What happened: VSE completed a $2B acquisition of Precision Aviation Group, a meaningful step in aviation and defense MRO consolidation.
Why it matters financially: Aftermarket businesses often deliver steadier demand, better cash conversion, and pricing power in parts distribution and repair, especially when OEM supply chains are tight. Consolidation can expand margin via scale, though leverage and integration risks rise.
Source: VSE Completes $2B Acquisition of MRO Provider Precision Aviation Group - AIN

Europe’s rearmament draws non-traditional entrants

What happened: JLR and General Motors reportedly eyed a £900m contract to build military trucks amid rising European defense spending.
Why it matters financially: Increased competition for “industrial” defense categories may compress margins, but the broader signal is a sustained European demand cycle that can benefit U.S. primes through allied procurement, subsystems, and upgrades.
Source: JLR and General Motors eye £900m contract to build new range of military trucks - The Guardian

Investment Hypothesis

Lockheed Martin’s environment this week looks characterized by “high demand, shifting value capture.” The demand side appears supported by multi-year munitions procurement signaling and ongoing allied rearmament, both of which tend to reward scaled incumbents with certified production and deep program relationships. That backdrop can improve revenue visibility and support durable free-cash-flow profiles across the prime cohort.
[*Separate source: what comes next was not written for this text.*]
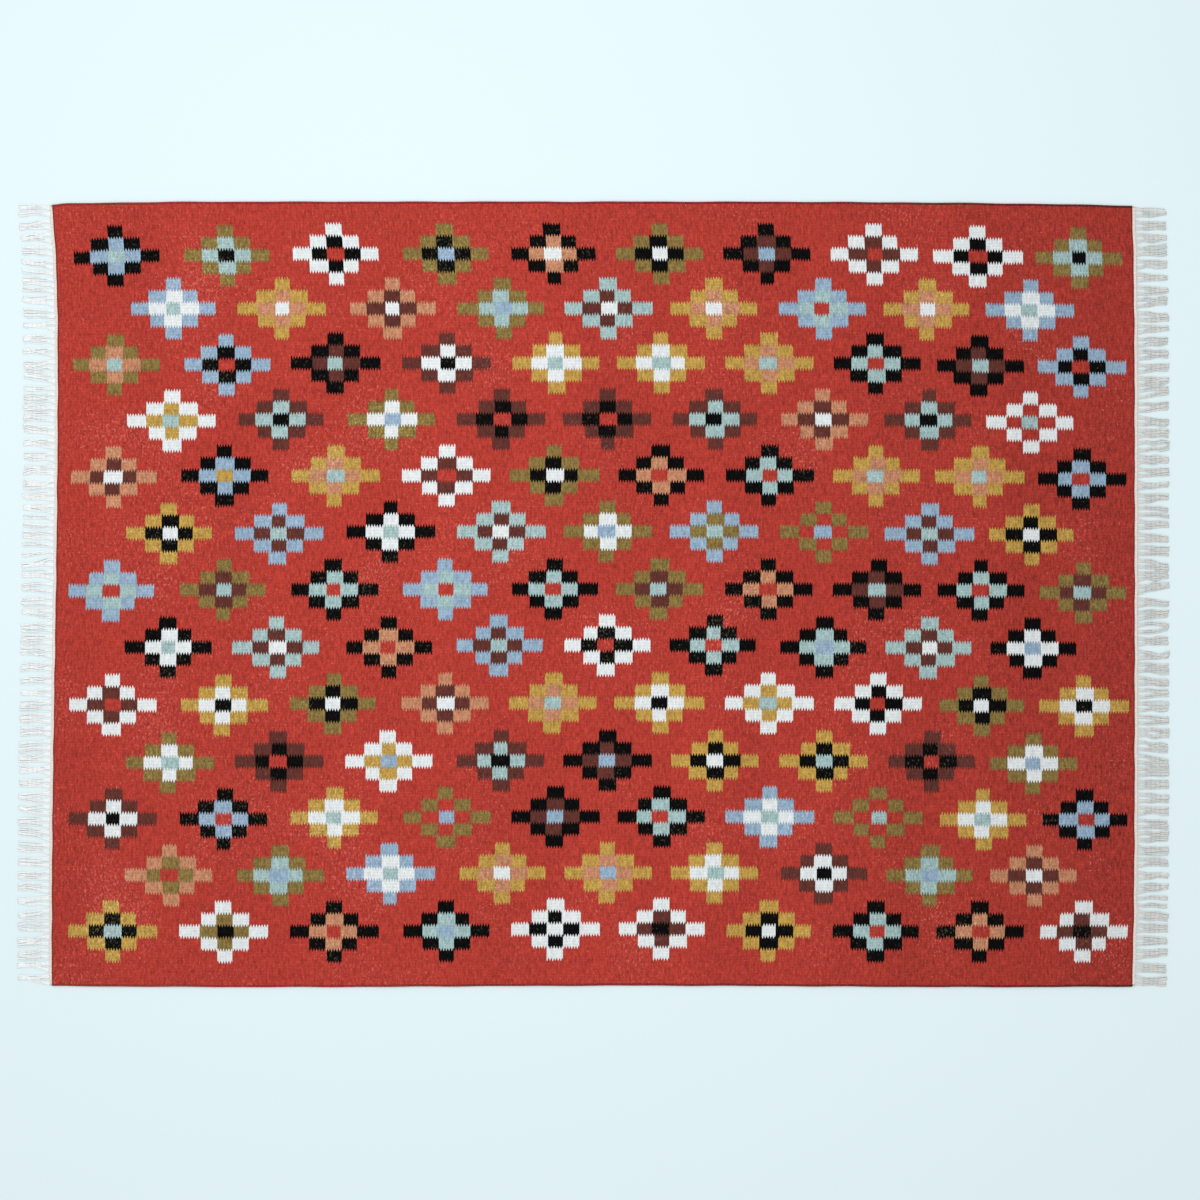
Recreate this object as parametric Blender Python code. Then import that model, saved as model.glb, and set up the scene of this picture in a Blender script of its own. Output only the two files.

The counterweight is the accelerating venture-funded space ecosystem, which may gradually reprice certain parts of the space stack toward smaller, more specialized players and data-centric models. This could pressure primes’ margins in commoditizing segments while increasing the strategic value of integration, mission assurance, and classified program access.

Overall, the setup may indicate a “watch with constructive bias” for Lockheed Martin: upside could come from clearer missile-defense architecture funding and continued munitions throughput, while downside risk clusters around program timing volatility, contracting friction, and competitive encroachment in space-enabled layers.